The series follows "The Gang", a group of five misfit friends: twins Dennis and Deandra "(Sweet) Dee" Reynolds, their friends Charlie Kelly and Mac, and Frank Reynolds, Dennis' and Dee's legal father. The Gang runs the fictional Paddy's Pub, an unsuccessful Irish bar in South Philadelphia.

Dennis and Dee quit their jobs to pursue their dreams, but when Mac reminds them that their unemployment checks will eventually run out, they get hooked on crack cocaine so they can apply for welfare. Meanwhile, Frank hires two new workers under the "Work for Welfare" program, and Charlie and Mac go on a spending spree with the money in Frank's secret bank account.

== Plot ==
Dennis (Glenn Howerton) and Dee (Kaitlin Olson), chafing at Frank (Danny DeVito)'s ordering them around, quit Paddy's Pub and sign up for unemployment benefits when they realize they would make more money than they were from working at the bar. Mac (Rob McElhenney) finds Dennis and Dee "piss ass drunk" on a stoop at 1pm, and asks them to come back to the bar, but they decline, saying they're going to go on welfare. At Paddy's Pub, Frank sets up an account in Charlie (Charlie Day)'s name to hide money from his wife. Mac comes to Frank and Charlie with a way of exploiting the "work for welfare" program, where they can get employees who they don't have to pay.

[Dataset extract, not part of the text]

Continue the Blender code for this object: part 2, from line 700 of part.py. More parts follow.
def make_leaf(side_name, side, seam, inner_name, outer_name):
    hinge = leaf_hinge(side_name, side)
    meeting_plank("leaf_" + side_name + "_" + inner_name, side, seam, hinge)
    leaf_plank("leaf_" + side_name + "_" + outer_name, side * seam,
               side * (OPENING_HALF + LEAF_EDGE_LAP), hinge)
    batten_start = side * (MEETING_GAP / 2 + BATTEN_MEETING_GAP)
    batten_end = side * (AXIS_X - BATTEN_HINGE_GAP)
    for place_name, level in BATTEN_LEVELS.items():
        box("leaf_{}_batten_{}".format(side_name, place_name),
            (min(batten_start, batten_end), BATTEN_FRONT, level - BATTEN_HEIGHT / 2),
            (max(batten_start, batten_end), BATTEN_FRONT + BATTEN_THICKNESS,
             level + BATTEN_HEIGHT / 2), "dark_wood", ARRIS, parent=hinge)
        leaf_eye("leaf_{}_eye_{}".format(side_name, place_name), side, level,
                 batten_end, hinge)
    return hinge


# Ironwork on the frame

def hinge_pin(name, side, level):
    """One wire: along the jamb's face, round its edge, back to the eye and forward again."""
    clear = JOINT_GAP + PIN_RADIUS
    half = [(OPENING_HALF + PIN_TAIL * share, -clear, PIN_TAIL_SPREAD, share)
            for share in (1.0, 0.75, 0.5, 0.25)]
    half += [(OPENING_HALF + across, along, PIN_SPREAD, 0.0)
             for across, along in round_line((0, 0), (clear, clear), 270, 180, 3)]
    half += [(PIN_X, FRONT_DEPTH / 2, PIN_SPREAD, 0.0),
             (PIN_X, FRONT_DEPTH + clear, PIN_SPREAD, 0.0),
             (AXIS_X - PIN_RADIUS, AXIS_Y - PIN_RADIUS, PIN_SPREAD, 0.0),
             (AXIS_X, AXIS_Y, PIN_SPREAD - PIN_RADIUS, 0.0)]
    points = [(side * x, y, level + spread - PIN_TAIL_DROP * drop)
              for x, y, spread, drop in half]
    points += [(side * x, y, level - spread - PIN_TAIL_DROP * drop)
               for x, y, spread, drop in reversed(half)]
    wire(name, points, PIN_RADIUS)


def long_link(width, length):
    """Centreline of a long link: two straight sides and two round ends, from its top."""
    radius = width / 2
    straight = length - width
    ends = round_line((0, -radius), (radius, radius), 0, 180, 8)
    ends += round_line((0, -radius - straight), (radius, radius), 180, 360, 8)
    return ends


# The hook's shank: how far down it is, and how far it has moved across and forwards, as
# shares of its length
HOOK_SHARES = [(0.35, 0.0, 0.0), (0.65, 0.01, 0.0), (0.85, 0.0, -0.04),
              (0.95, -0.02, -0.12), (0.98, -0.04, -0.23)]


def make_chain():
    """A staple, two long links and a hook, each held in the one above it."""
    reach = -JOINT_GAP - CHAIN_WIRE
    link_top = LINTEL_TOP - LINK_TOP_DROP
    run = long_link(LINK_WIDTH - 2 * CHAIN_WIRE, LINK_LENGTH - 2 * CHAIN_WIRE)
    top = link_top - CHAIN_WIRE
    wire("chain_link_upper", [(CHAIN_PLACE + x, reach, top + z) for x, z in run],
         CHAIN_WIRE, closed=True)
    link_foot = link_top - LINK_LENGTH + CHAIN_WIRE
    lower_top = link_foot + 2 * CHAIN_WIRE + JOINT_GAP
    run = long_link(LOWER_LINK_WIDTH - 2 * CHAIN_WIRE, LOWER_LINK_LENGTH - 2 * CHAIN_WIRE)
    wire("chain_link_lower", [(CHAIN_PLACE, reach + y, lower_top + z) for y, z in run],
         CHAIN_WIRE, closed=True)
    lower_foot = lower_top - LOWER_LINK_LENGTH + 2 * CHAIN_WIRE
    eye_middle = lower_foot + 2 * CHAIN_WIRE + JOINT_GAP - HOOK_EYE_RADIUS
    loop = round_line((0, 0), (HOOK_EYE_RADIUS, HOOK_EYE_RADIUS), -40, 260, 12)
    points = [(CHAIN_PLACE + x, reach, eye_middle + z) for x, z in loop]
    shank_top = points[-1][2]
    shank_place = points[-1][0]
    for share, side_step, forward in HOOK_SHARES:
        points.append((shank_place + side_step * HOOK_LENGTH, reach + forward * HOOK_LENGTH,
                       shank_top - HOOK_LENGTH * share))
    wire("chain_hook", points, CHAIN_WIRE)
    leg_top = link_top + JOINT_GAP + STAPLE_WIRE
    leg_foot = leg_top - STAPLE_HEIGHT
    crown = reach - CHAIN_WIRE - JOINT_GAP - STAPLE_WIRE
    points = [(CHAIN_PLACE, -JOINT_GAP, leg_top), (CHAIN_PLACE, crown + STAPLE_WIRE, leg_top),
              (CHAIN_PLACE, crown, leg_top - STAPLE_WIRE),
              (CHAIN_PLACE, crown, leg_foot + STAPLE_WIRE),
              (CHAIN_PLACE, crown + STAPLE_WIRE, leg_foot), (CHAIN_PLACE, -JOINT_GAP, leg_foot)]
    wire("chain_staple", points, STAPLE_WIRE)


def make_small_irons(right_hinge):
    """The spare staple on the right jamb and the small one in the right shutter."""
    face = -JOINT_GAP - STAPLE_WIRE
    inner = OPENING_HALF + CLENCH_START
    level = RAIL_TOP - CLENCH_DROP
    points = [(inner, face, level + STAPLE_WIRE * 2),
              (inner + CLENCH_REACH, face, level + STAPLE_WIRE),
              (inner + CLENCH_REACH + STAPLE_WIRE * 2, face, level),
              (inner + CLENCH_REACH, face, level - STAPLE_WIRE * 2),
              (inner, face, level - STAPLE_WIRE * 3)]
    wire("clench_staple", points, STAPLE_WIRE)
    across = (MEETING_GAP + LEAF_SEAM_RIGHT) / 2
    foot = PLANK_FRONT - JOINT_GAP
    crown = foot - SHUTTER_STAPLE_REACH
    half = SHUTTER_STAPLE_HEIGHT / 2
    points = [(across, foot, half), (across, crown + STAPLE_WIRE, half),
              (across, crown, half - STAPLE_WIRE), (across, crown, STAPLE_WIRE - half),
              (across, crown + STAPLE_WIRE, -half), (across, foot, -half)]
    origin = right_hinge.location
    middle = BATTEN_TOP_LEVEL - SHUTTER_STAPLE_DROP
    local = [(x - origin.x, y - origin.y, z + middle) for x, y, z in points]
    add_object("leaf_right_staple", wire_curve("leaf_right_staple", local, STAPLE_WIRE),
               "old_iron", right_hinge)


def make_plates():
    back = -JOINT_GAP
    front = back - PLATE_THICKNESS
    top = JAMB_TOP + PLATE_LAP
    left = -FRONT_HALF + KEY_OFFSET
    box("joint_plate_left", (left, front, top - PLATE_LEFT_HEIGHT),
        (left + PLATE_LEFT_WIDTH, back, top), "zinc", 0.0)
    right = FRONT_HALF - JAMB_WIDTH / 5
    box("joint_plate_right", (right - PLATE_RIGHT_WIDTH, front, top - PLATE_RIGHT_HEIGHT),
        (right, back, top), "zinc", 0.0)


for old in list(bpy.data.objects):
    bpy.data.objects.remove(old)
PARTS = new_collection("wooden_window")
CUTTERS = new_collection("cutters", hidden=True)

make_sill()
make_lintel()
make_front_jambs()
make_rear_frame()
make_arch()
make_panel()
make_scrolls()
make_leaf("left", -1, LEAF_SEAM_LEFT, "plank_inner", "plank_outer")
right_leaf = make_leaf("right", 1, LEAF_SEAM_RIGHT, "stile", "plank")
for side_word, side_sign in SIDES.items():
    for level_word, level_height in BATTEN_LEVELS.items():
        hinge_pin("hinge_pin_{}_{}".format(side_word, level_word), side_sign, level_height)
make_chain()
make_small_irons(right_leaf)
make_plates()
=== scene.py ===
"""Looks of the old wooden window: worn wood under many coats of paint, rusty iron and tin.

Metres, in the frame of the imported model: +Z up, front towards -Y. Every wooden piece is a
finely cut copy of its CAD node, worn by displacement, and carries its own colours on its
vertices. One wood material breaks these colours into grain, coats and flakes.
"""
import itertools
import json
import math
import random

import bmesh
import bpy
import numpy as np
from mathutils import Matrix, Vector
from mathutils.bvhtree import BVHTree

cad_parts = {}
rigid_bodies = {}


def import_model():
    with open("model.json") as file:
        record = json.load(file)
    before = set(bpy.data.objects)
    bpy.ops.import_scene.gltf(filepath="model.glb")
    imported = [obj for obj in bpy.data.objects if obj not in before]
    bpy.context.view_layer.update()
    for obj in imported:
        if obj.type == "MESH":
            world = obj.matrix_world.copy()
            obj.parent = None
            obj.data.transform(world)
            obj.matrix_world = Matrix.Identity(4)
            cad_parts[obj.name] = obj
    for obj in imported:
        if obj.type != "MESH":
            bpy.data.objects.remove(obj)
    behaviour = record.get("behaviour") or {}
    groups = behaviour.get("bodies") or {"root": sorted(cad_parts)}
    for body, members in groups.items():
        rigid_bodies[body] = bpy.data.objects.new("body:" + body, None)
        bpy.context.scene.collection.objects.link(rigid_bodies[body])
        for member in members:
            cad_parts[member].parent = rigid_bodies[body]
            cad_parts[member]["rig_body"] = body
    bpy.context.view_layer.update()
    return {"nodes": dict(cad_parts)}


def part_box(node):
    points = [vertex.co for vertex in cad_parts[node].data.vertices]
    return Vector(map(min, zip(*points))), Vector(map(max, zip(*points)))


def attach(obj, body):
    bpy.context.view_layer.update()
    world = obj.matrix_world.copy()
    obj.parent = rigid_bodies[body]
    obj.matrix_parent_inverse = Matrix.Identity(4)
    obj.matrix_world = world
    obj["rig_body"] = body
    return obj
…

Charlie and Mac arrive at the welfare office and talk to a caseworker (Aisha Hinds) to discuss their interest in signing up for the "work for welfare program." She gives them a large binder filled with rules and regulations. As the two are leaving, they run into Dee and Dennis, who are about to apply for welfare. Dennis tries to tell the caseworker that he is a recovering crack addict and his sister Dee is intellectually disabled. The skeptical caseworker says that the two need to provide medical documents and a blood test to prove the validity of their situations. The two drive to another part of the city to purchase crack cocaine, and plan to smoke just enough crack to test positive on the blood test, and become eligible for welfare benefits.

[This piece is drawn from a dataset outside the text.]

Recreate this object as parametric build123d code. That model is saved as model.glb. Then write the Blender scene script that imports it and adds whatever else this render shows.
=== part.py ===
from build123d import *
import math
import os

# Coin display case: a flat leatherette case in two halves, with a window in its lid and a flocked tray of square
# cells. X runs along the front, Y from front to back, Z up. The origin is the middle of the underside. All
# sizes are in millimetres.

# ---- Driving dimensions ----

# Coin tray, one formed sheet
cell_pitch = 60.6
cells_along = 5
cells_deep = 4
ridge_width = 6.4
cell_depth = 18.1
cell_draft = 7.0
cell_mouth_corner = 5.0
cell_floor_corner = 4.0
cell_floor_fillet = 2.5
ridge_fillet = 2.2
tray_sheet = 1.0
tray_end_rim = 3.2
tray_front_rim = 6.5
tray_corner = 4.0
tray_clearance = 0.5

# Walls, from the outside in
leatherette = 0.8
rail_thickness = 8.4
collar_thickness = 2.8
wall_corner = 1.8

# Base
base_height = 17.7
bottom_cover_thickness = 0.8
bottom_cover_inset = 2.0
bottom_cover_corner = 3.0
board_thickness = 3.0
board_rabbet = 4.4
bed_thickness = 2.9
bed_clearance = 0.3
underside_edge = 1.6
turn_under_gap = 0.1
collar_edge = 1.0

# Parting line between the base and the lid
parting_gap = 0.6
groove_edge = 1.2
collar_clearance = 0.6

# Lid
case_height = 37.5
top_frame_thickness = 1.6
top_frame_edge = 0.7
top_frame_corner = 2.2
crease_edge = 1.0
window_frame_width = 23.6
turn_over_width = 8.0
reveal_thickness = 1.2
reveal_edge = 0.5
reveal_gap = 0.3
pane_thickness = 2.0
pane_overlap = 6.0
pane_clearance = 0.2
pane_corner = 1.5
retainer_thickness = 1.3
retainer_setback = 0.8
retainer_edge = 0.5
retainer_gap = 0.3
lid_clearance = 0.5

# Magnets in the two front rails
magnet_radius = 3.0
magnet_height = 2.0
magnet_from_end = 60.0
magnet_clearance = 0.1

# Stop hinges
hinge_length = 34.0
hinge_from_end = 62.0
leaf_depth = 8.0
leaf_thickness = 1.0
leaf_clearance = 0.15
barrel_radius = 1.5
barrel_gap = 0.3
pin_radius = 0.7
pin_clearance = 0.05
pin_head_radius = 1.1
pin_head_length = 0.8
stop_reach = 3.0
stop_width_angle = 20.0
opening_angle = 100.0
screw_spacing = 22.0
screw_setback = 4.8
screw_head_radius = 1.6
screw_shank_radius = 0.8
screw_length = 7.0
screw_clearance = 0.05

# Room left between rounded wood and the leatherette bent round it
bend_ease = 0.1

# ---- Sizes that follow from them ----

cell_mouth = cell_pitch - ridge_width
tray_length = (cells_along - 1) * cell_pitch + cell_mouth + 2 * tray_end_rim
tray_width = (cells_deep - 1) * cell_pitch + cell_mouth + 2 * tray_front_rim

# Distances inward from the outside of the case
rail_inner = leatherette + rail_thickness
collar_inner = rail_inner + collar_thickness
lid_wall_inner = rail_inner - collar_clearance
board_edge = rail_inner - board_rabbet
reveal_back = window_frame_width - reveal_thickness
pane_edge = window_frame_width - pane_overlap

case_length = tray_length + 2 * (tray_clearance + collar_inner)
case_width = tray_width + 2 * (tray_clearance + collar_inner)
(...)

At Paddy's Pub, Frank assigns jobs to two new employees, Maria (Joanna Sanchez) and Tony (Eddie Pepitone). Mac and Charlie then realize that with their newly gained free time, Frank would want to hang out with them, which they don't want. Charlie then concocts a plan to access money out of the new bank account so that he and Mac can go out and party. The two agree to take a limited amount of money to stay below Frank's radar, but end up purchasing fancy suits and top hats, and hang out with several high priced prostitutes. Dennis and Dee wake up feeling the effects of the crack that they had smoked and realize that they have missed their appointment for their blood test by an entire day. Mac and Charlie, living it up in a limousine with the prostitutes, bump into Dennis and Dee. Dennis asks Mac and Charlie if they have some money to give, but they laugh and decline.

At Paddy's Pub, Frank receives a call from the bank telling him that his account has been accessed, so Frank suspends the account, leading to Charlie and Mac not being able to pay the prostitutes, and running away when they threaten to call their pimps. Dennis and Dee decide to seek out rehab after their addiction grows stronger. Frank says that major changes have to be made at Paddy's, and fires Tony and Maria. Frank assigns all of the bar's most distasteful duties (previously handled by Charlie) to Dennis and Dee and promotes Charlie to management for showing initiative and having the courage to steal his money. Mac admits to doing the same thing, hoping for a reward, but Frank tells him that he gets nothing because he is a follower and a thief.

== Production ==
The episode was directed by executive producer Dan Attias, who directed all episodes in the season, except for the season premiere, "Charlie Gets Crippled", and was written by series creator Rob McElhenney from a story he co-wrote with Charlie Day and Glenn Howerton.

== Reception ==
The episode was received positively, with Rolling Stone rating it 19th in their list of 20 Best It's Always Sunny in Philadelphia episodes. The scene of Mac and Charlie in tuxedos and top hats mocking Dennis and Dee's crack addiction by pretending to cry in sympathy has become an Internet meme.